Another person featured in the “Game Changer” campaign was Head Coach James Franklin, who according to Stacy, was the force behind the Commodores’ successful season.

“Ever since he stepped on campus, he created a change in atmosphere around the program,” he said. “He developed a process for success, and we just did a good job following it.”

The “Game Changer” campaign has had a positive effect on students and athletes at the university, as well as the entire Vanderbilt community. According to Luckie & Co., the campaign resulted in an increase of pre-season ticket sales for Vanderbilt football and back-to-back sellout games at Vanderbilt Stadium.

“The ‘Game Changer’ campaign has certainly helped to raise the profile of Vanderbilt Athletics locally, regionally and nationally,” Walsh said. “I think the university as a whole has embraced the idea of the ‘Game Changer’ campaign and have used this as an opportunity to tell their own ‘game changer’ stories that are happening all across campus.”

According to Stacy, the campaign was a successful motivator for athletes to perform at their best, both on the field and in the classroom.

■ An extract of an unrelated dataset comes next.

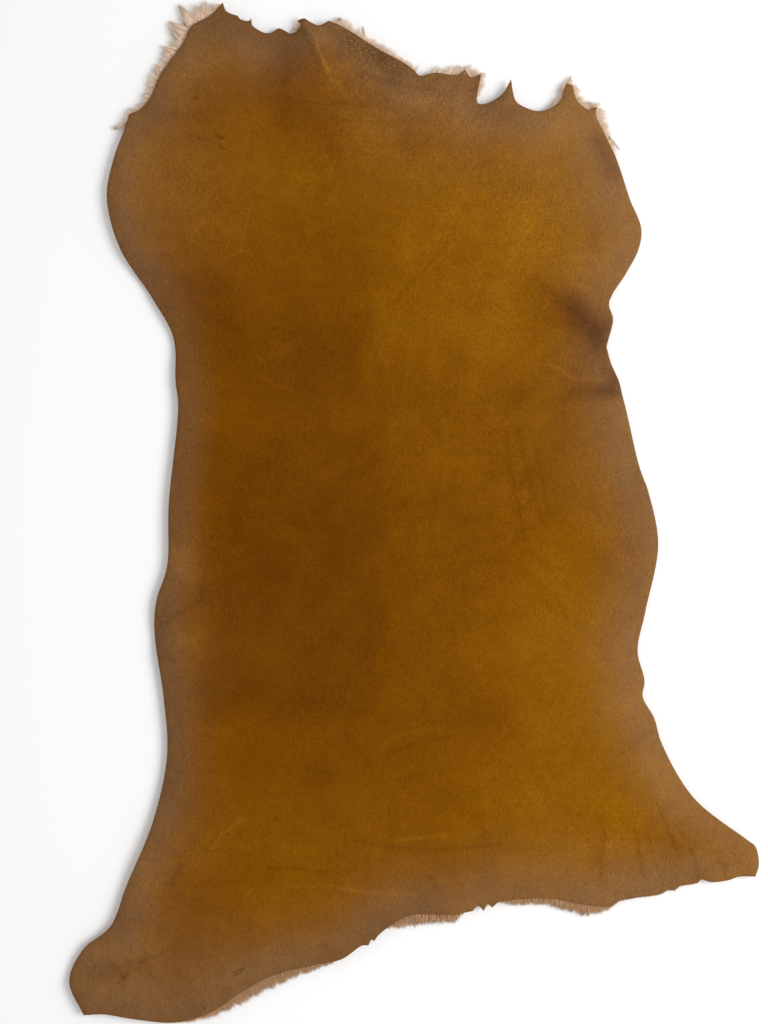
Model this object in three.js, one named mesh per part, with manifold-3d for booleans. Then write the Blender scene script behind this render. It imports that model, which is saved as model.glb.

“I went through a lot of adversity in college on and off the field, so for me to overcome that just shows how much you can achieve once you dedicate yourself mentally, physically and spiritually,” he said. “Although my success on the field in college was great, my biggest accomplishment was being able to graduate from a great institution like Vandy.”

The Commodores were ranked 23rd in the nation following the 2012 football season. With a record of 9-4, it was the first winning season for the program since 1982. According to Steve Walsh, the university’s athletic department plans to continue to inspire and motivate all members of the Vanderbilt family to be game changers in every aspect of life.

“We will continue to work hard to tell the incredible stories of our student-athletes each and every day and work to continue to grow the Vanderbilt community.”